Everyone is fascinated with this subject, especially in this country, because we don't talk about death. We avoid it like the plague and are obsessed with staying youthful forever, yet we know this thing is looming over us.
Beals: What I like is the tension between science and experience, and between the need to grieve and the need to live in the moment and get through your day-to-day life.
Tyler is very tough and hard-nosed, with a sense of humor that covers any amount of pain. This show is so funny. You cannot go through what she's going through without a sense of humor.
And you can't get through the day grieving all day long. There are people you have to save, and they don't care what happened to you. And you have your family to take care of.
Has making this series changed your perspectives on life after death?
Beals: I had thought about those things, of course. Even as a kid in camp you're telling ghost stories. What's interesting to me about things like poltergeists, reincarnation and karma is where they intersect with physics.
We are very familiar, as a culture, with stories of life after death, particularly the Judeo-Christian story. We're largely ignorant of science. It's interesting to plug that into the equation.

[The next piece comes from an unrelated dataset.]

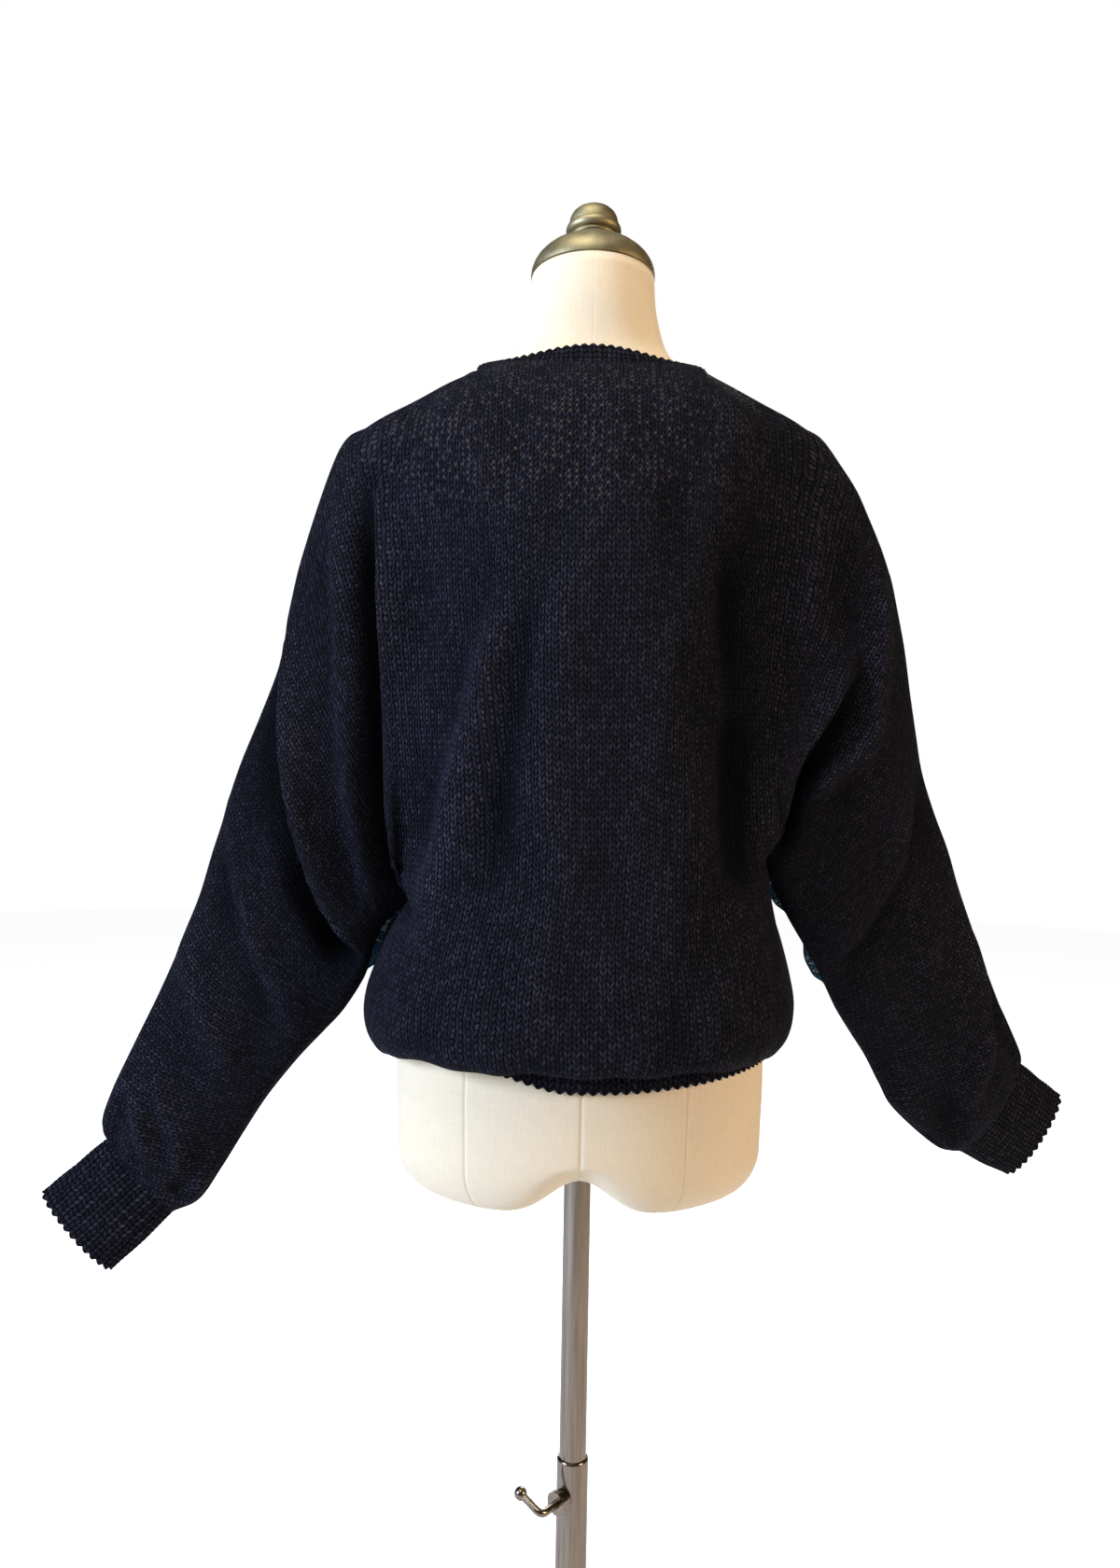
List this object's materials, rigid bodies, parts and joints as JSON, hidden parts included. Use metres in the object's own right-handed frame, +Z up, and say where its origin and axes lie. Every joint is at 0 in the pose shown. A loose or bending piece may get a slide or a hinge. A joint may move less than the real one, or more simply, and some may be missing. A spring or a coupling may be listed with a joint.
{
  "type": "knit sweater on a dress form",
  "caption": "Loose batwing pullover in black knit, worn by a limbless dress form that slides up and down on a clamped stand.",
  "frame": {"origin": "middle of the base plate's underside, on the pole's axis", "axes": "+Z up, the form and the pullover face -Y, the wearer's left is +X"},
  "size_m": [1.0321, 0.36, 1.6452],
  "materials": {
    "knit": "black stockinette knit, softly shining yarn",
    "rib": "black ribbed knit",
    "linen": "cream linen cover, plain weave",
    "brass": "aged antique brass",
    "steel": "brushed nickel-plated steel"
  },
  "bodies": {
    "stand": {"base_plate": "steel", "base_socket": "steel", "lower_pole": "steel", "clamp_nut": "steel"},
    "mast": {"upper_pole": "steel", "form_torso": "linen", "neck_cap": "brass", "finial": "brass", "sweater_back": "knit", "sweater_front": "knit", "cuff_left": "rib", "cuff_right": "rib", "neckband": "rib", "hem_band": "rib"},
    "lever": {"clamp_lever": "steel"}
  },
  "joints": [
    {"name": "mast_height", "type": "slide", "parent": "stand", "child": "mast", "axis": [0, 0, 1], "range_m": [-0.24, 0.13]},
    {"name": "lever_turn", "type": "hinge", "parent": "stand", "child": "lever", "pos_m": [0, 0, 0.423], "axis": [0.6347, 0.7727, 0], "range_deg": [-180, 90]}
  ]
}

I started getting interested in physics and the elements we can't see from Buddhism. A compass will lead you by virtue of an element you can't actually see, but it will lead you. It's interesting to me in and of itself, and also as a metaphor.
Sedgwick: Frankly, I hope that our souls go on, in some capacity — and on some level, I believe that, even though I have no physical proof. I've never had any ghost encounters. Trust me, I'd love to! I would love to find the proof.
Beals: But it's only proof until it's unproven. That happens in science all the time. The notion that we know something with any empirical certainty can be valuable, but then you need to always be questioning. There are so many things we don't know.
Sedgwick: We're still talking about the creation of the universe, we're still finding new planets, and we're still in the caveman ages of what we know about the brain — what it's capable of and how it does what it does.
Beals: I enjoy getting to use all parts of my mind in this role. It's fun.
How has the series measured up to your expectations?
Beals: Make no mistake: this is special. I'm so lucky. It's insane. When I went to go loop the first time and saw just the first 30 seconds, I started crying. I'd never had that experience before. It was exactly what I'd imagined and more. Alex Graves [The West Wing, Game of Thrones] is an amazing director.
Sedgwick: It was the highest-testing pilot of TNT's history. When I heard that, I said, "Higher than The Closer? Well, I guess that's good...." [laughs]
I'd always admired Jennifer's work, but I totally didn't know what she could do! Matthew Modine, same thing. He was born to play this role. Everyone has friendly, good associations with these two, and yet they're playing characters they've never had a chance to play before — and doing the best work of their careers. Because you get better when you get older! It's the truth.
Beals: We've got an amazing team.
Are you concerned some viewers may take offense to the question Proof raises?
Sedgwick: We explore faith very delicately, but we're not taking a position — either way — on faith, fact, science or spirituality.
Beals: It's a question that concerns all of us, regardless of religion. You want to be able to thoroughly, genuinely and authentically explore the question from all directions, whether it's a Judeo-Christian, agnostic, atheist or scientific point of view.
Sedgwick: What's good about the show is we have a conversation about it, and after every episode, people can have their own conversations.
Beals: What's really interesting is that in the daily machinations of the show and going over story, you realize that no matter where someone sits in the question of what happens after we die, what is crucial is how we choose to live.